Procter & Gamble’s reported push to automate 70-75% of digital ad buys by year’s end underscores the convergence of TV, CPG marketing and programmatic media.
“The closer we can tie shopper cart data to media, the stronger we get,” said Jen Mennes, director of media and public relations for Post Foods, during The Advertising Research Foundation’s Audience Measurement 2014 summit in New York this week. “This is helpful in the digital space and we would love TV to get there.”
TV is certainly the arena where many CPGs had their greatest advertorial successes. P&G, one source told AdExchanger, was “one of the first pioneering marketers who figured out how to use TV to make an emotional connection between women and chemicals in a box.”
CPG companies are becoming increasingly interested in bringing data-driven programmatic strategies to this old and familiar format. This is notable as brand dollars shift to other digital channels.
P&G, for instance, upped its digital video spend by 25% this year, mostly by investing in programmatic platforms, one source claimed. This doesn’t reflect that TV is less important, just that messaging channels are symbiotic and CPG marketers need to account for all of them. Programmatic insights can make linear TV better.
“When you look at the media budgets for the big CPGs, if they’ve got a $10 billion media budget, maybe 10% of it is in digital and [80%] is in TV,” said Ted McConnell, EVP of digital for the Advertising Research Foundation, and a P&G alum. “You don’t need to [move the needle significantly] in TV to have a huge bang for your buck. I look at it this way – if we could take insights from digital and use them to make TV 10% more efficient, the business effect would pay for digital entirely.”
Brands like Post Foods, Lexus and P&G – all of which make TV buys – are looking to connect massive loyalty and shopper databases with ad serving data in order to better target across channels, including television – which in turn creates demand for programmatic TV.
“If we’re moving from a world based on estimates to actuals, you’ll move from targeting audiences [predominantly through television] to data-enhanced targeting of customers,” one source told AdExchanger.
Certainly McConnell sees great upside to programmatic TV. “[It will] change the game, and that’s just based on numbers,” he said.
Programmatic Means More Data, Not RTB
But before the industry gets too excited, there’s still much debate about defining what, exactly, “programmatic” entails. During the ARF Measurement forum, network television and online media camps didn’t agree on a common definition. Dave Morgan, founder and CEO of Simulmedia, posed a question to ARF panelists Tuesday, “By 2020, will a majority of video ads in the US be bought and sold programmatically?”
Discussing ABC’s recent headline that it would be running a programmatic ad beta, Adam Gerber, VP of sales development and marketing for ABC Television made one thing clear.

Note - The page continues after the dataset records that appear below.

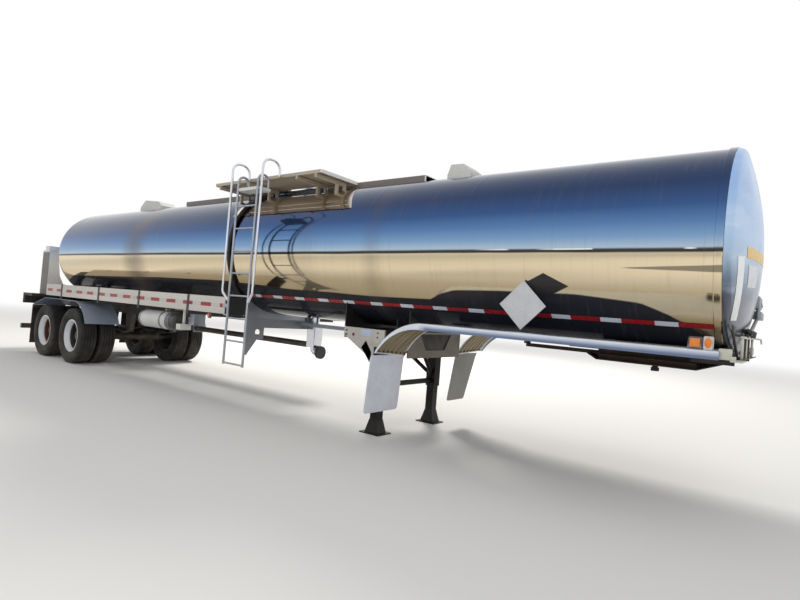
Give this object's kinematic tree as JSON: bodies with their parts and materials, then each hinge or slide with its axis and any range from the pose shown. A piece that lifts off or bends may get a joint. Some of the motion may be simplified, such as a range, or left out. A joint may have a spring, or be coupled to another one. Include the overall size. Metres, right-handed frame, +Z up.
{
  "type": "tanker semi-trailer",
  "caption": "Road tanker semi-trailer: polished cylindrical tank on a tandem axle with twin wheels, side hose trays, ladder, top deck, manway and landing legs.",
  "frame": {"origin": "on the ground below the middle of the trailer's box", "axes": "+X forward to the nose, +Y to the left side, +Z up"},
  "size_m": [13.02, 2.438, 3.246],
  "materials": {
    "black_paint": "gloss black paint",
    "black_plastic": "black cap",
    "black_rubber": "matt black sheet",
    "bright_aluminium": "bright mill finish",
    "bright_steel": "brushed stainless",
    "cabinet_paint": "pale grey paint",
    "coupler_steel": "greasy dark paint with rust",
    "dark_aluminium": "dark ribbed sheet",
    "dark_steel": "satin black paint, dusty",
    "deck_aluminium": "weathered grating",
    "grey_aluminium": "weathered mill finish",
    "hose_rubber": "dark hose",
    "ladder_aluminium": "mill finish tube",
    "pin_steel": "greased steel",
    "polished_steel": "mirror-polished stainless sheet",
    "red_lens": "red lens",
    "tray_aluminium": "pale weathered sheet",
    "tyre_rubber": "dusty black",
    "wheel_paint": "off-white paint, rusty hub",
    "white_paint": "white gloss paint",
    "white_rubber": "off-white sheet"
  },
  "bodies": {
    "trailer": {"air_tank": "white_paint", "air_tank_straps": "dark_steel", "axle_front": "dark_steel", "axle_rear": "dark_steel", "belly_frame": "grey_aluminium", "belly_outlet": "bright_steel", "brakes": "dark_steel", "corner_cabinets": "cabinet_paint", "discharge_pipes": "dark_steel", "drain_hose": "hose_rubber", "front_fenders": "bright_aluminium", "front_flaps": "white_rubber", "front_head": "polished_steel", "front_lamps": "white_paint", "handrails": "bright_steel", "hangers": "dark_steel", "hose_tray_left": "tray_aluminium", "hose_tray_right": "tray_aluminium", "kingpin": "pin_steel", "ladder": "ladder_aluminium", "ladder_step": "white_paint", "landing_legs": "black_paint", "landing_support": "bright_aluminium", "leg_braces": "black_paint", "manway_collar": "bright_steel", "nose_panel": "grey_aluminium", "nose_sill": "grey_aluminium", "outlet_cap": "black_plastic", "placard_holders": "grey_aluminium", "rear_flaps": "black_rubber", "rear_frame": "dark_steel", "rear_lamps": "red_lens", "spill_box": "polished_steel", "springs": "dark_steel", "tail_frame": "dark_steel", "tank_jacket": "polished_steel", "top_hoods": "white_paint", "top_walkway": "grey_aluminium", "tray_arms": "dark_steel", "upper_coupler": "coupler_steel", "wheel_fenders": "bright_aluminium", "work_deck": "deck_aluminium"},
    "manway_lid_body": {"manway_lid": "bright_steel"},
    "tray_door_right_body": {"tray_door_right": "dark_aluminium"},
    "tray_door_left_body": {"tray_door_left": "dark_aluminium"},
    "twin_rear_left": {"tyres_rear_left": "tyre_rubber", "wheel_rear_left": "wheel_paint"},
    "twin_rear_right": {"tyres_rear_right": "tyre_rubber", "wheel_rear_right": "wheel_paint"},
    "twin_front_left": {"tyres_front_left": "tyre_rubber", "wheel_front_left": "wheel_paint"},
    "twin_front_right": {"tyres_front_right": "tyre_rubber", "wheel_front_right": "wheel_paint"}
  },
  "joints": [
    {"name": "wheel_turn_rear_left", "type": "hinge", "parent": "trailer", "child": "twin_rear_left", "pos_m": [-5.18, 0.9115, 0.505], "axis": [0, 1, 0], "continuous": true},
    {"name": "wheel_turn_rear_right", "type": "hinge", "parent": "trailer", "child": "twin_rear_right", "pos_m": [-5.18, -0.9115, 0.505], "axis": [0, 1, 0], "continuous": true},
    {"name": "wheel_turn_front_left", "type": "hinge", "parent": "trailer", "child": "twin_front_left", "pos_m": [-3.935, 0.9115, 0.505], "axis": [0, 1, 0], "continuous": true},
    {"name": "wheel_turn_front_right", "type": "hinge", "parent": "trailer", "child": "twin_front_right", "pos_m": [-3.935, -0.9115, 0.505], "axis": [0, 1, 0], "continuous": true},
    {"name": "manway_lid_open", "type": "hinge", "parent": "trailer", "child": "manway_lid_body", "pos_m": [0.77, 0, 3.165], "axis": [0, -1, 0], "range_deg": [0, 100]},
    {"name": "tray_door_open_right", "type": "hinge", "parent": "trailer", "child": "tray_door_right_body", "pos_m": [0.715, -1.007, 1.195], "axis": [0, 1, 0], "range_deg": [0, 100]},
    {"name": "tray_door_open_left", "type": "hinge", "parent": "trailer", "child": "tray_door_left_body", "pos_m": [0.715, 1.007, 1.195], "axis": [0, 1, 0], "range_deg": [0, 100]}
  ]
}
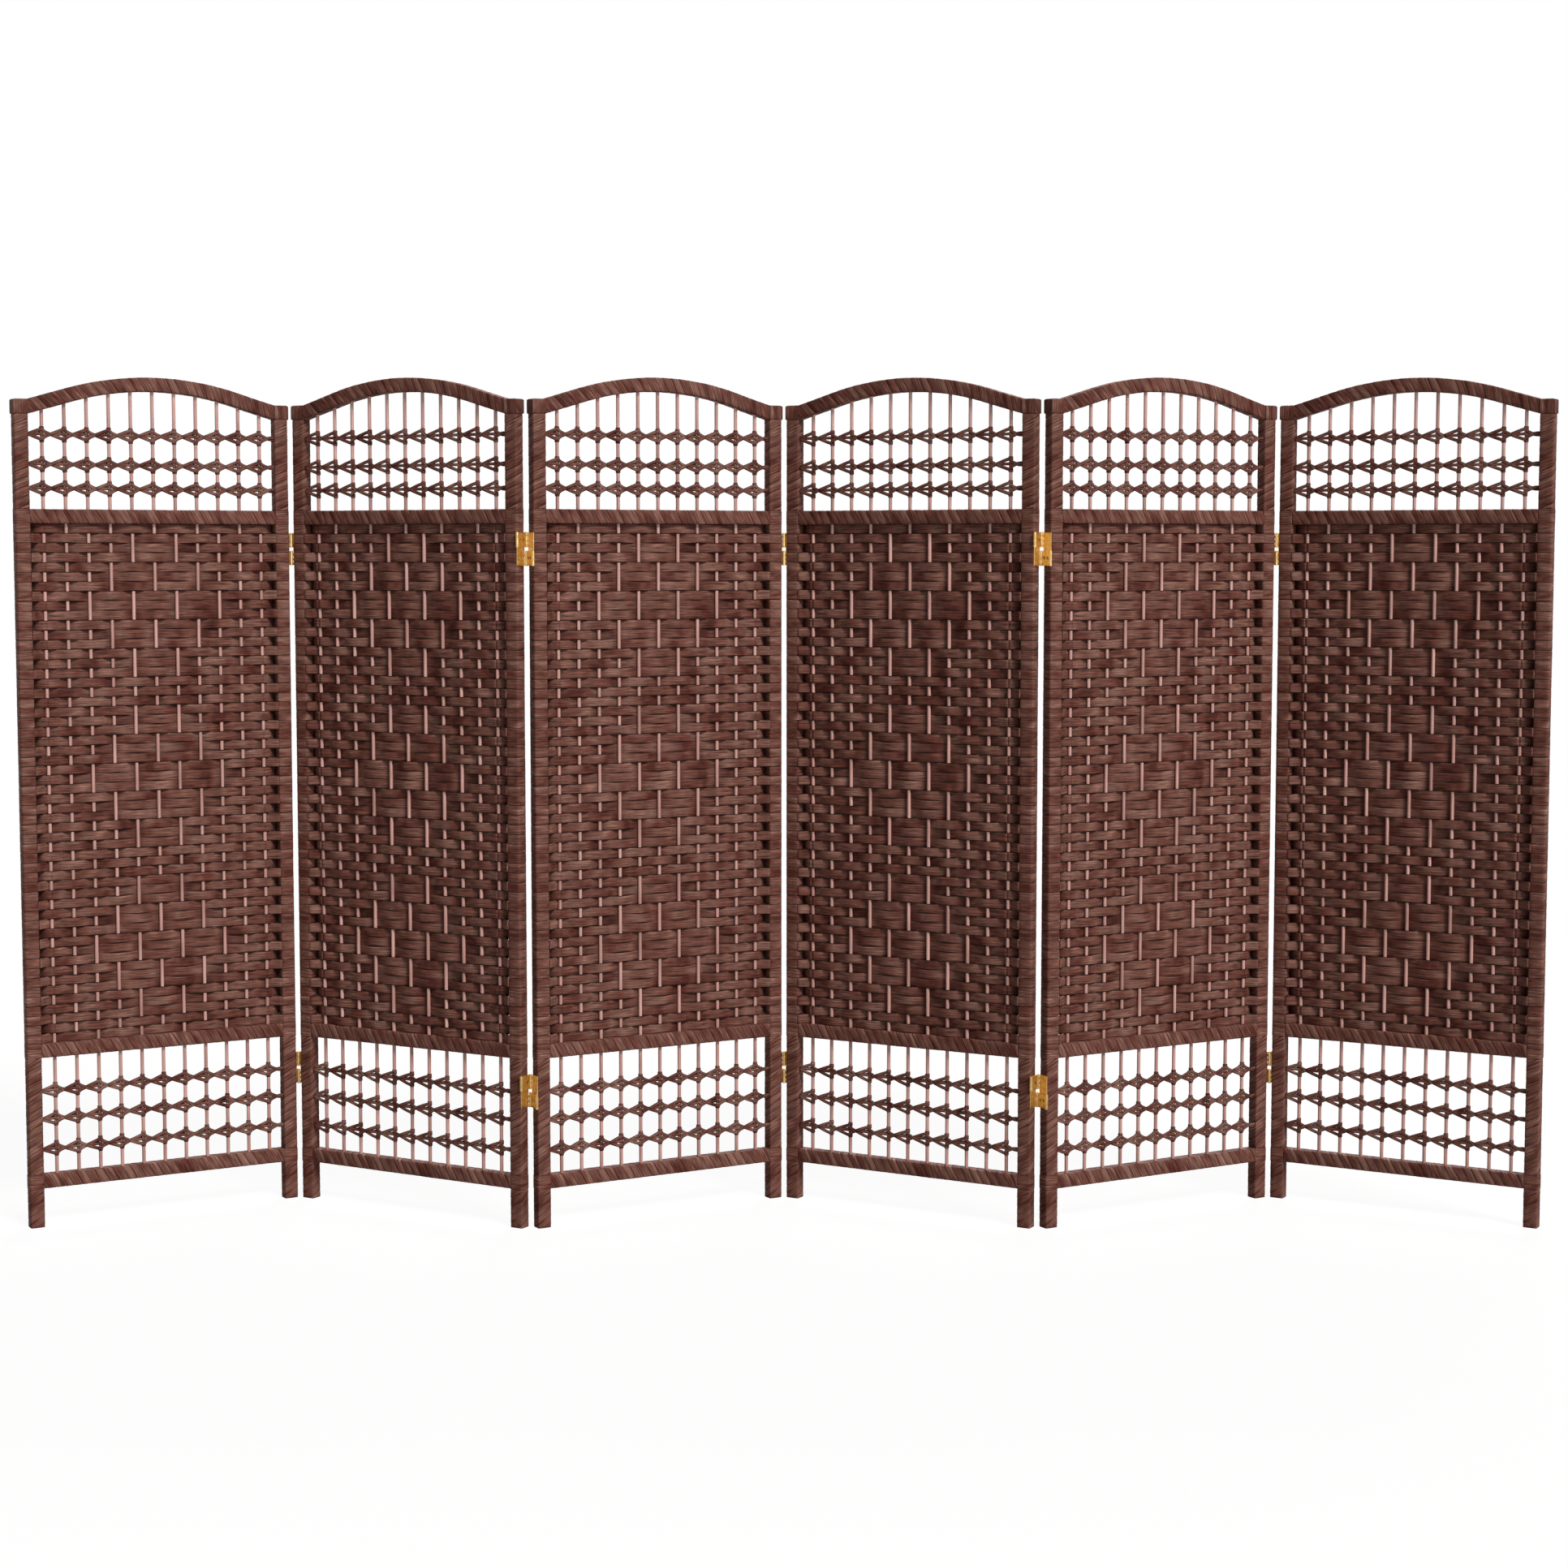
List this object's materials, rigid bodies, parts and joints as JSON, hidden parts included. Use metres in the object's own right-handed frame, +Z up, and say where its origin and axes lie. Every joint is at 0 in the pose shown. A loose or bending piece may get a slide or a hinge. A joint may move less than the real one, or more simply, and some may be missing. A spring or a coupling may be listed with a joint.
{
  "type": "folding screen",
  "caption": "Free-standing folding screen: panels of woven fiber in wrapped frames with arched tops and open knotted cord rows, joined by double-action hinges.",
  "frame": {"origin": "centre of the bounding box on the floor, with the screen half folded in a zigzag", "axes": "+X along the screen from panel 1 to panel 6, +Y from the viewer's side to the back, +Z up"},
  "size_m": [2.9534, 0.308, 1.6491],
  "materials": {
    "wrapped_frame": "wooden bars wound with flat brown paper-fiber strip, matt",
    "woven_fiber": "flat brown paper-fiber strip, woven, matt with a faint sheen",
    "fiber_cord": "brown paper-fiber cord, matt",
    "rods": "smooth round rods, pinkish brown, semi-gloss",
    "brass": "polished yellow brass plate"
  },
  "bodies": {
    "panel_1": {"panel_1_left_post": "wrapped_frame", "panel_1_right_post": "wrapped_frame", "panel_1_arch_rail": "wrapped_frame", "panel_1_cross_rails": "wrapped_frame", "panel_1_rods": "rods", "panel_1_weave": "woven_fiber", "panel_1_cord_rows": "fiber_cord", "panel_1_hinge_leaves": "brass", "panel_1_hinge_links": "brass", "panel_1_hinge_screws": "brass"},
    "panel_2": {"panel_2_left_post": "wrapped_frame", "panel_2_right_post": "wrapped_frame", "panel_2_arch_rail": "wrapped_frame", "panel_2_cross_rails": "wrapped_frame", "panel_2_rods": "rods", "panel_2_weave": "woven_fiber", "panel_2_cord_rows": "fiber_cord", "panel_2_hinge_leaves": "brass", "panel_2_hinge_links": "brass", "panel_2_hinge_screws": "brass"},
    "panel_3": {"panel_3_left_post": "wrapped_frame", "panel_3_right_post": "wrapped_frame", "panel_3_arch_rail": "wrapped_frame", "panel_3_cross_rails": "wrapped_frame", "panel_3_rods": "rods", "panel_3_weave": "woven_fiber", "panel_3_cord_rows": "fiber_cord", "panel_3_hinge_leaves": "brass", "panel_3_hinge_links": "brass", "panel_3_hinge_screws": "brass"},
    "panel_4": {"panel_4_left_post": "wrapped_frame", "panel_4_right_post": "wrapped_frame", "panel_4_arch_rail": "wrapped_frame", "panel_4_cross_rails": "wrapped_frame", "panel_4_rods": "rods", "panel_4_weave": "woven_fiber", "panel_4_cord_rows": "fiber_cord", "panel_4_hinge_leaves": "brass", "panel_4_hinge_links": "brass", "panel_4_hinge_screws": "brass"},
    "panel_5": {"panel_5_left_post": "wrapped_frame", "panel_5_right_post": "wrapped_frame", "panel_5_arch_rail": "wrapped_frame", "panel_5_cross_rails": "wrapped_frame", "panel_5_rods": "rods", "panel_5_weave": "woven_fiber", "panel_5_cord_rows": "fiber_cord", "panel_5_hinge_leaves": "brass", "panel_5_hinge_links": "brass", "panel_5_hinge_screws": "brass"},
    "panel_6": {"panel_6_left_post": "wrapped_frame", "panel_6_right_post": "wrapped_frame", "panel_6_arch_rail": "wrapped_frame", "panel_6_cross_rails": "wrapped_frame", "panel_6_rods": "rods", "panel_6_weave": "woven_fiber", "panel_6_cord_rows": "fiber_cord", "panel_6_hinge_leaves": "brass", "panel_6_hinge_links": "brass", "panel_6_hinge_screws": "brass"}
  },
  "joints": [
    {"name": "fold_2_3", "type": "hinge", "parent": "panel_3", "child": "panel_2", "pos_m": [-0.49305, -0.12501, 0], "axis": [0, 0, -1], "range_deg": [-60, 120]},
    {"name": "fold_1_2", "type": "hinge", "parent": "panel_2", "child": "panel_1", "pos_m": [-0.98609, 0.12501, 0], "axis": [0, 0, 1], "range_deg": [-60, 120]},
    {"name": "fold_3_4", "type": "hinge", "parent": "panel_3", "child": "panel_4", "pos_m": [0, 0.12501, 0], "axis": [0, 0, -1], "range_deg": [-60, 120]},
    {"name": "fold_4_5", "type": "hinge", "parent": "panel_4", "child": "panel_5", "pos_m": [0.49305, -0.12501, 0], "axis": [0, 0, 1], "range_deg": [-60, 120]},
    {"name": "fold_5_6", "type": "hinge", "parent": "panel_5", "child": "panel_6", "pos_m": [0.98609, 0.12501, 0], "axis": [0, 0, -1], "range_deg": [-60, 120]}
  ]
}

“We are not moving in to an RTB environment,” he said. “We’re not enabling any of our inventory into open exchanges. None of our linear inventory is part of the trial. The [trial will] apply first and third party data to video inventory to more effectively target so [advertisers] don’t have to rely only on demo targeting – [it’s] connecting their data with our ad server.”
Associating “programmatic” with “open exchange” still happens. The concept of an open exchange is anathema to many in the ad industry, as was evident in a Beet.TV interview in which GroupM’s investment officer stated its programmatic buys would soon be limited to private deals only with publishers.
“Yes, real-time bidding is a subset of programmatic, but it is not ‘the’ definition of what programmatic is,” said Lauren Wiener, president of global sales and marketing at Tremor Video. “None of us are suggesting linear TV…will enter an RTB environment. But, advertisers want to layer in rich data” from DMPs, etc. for better profiling.
The networks agreed, to an extent: “Programmatic is about applying data in real time for dynamic inventory,” ABC’s Gerber said. “The digital video ecosystem will move there, but large swaths of the [linear TV] business will remain focused on human-to-human contact. automation is not programmatic. We still send faxes and emails back for linear TV deals. There’s still an MVPD in the middle who controls access to the home."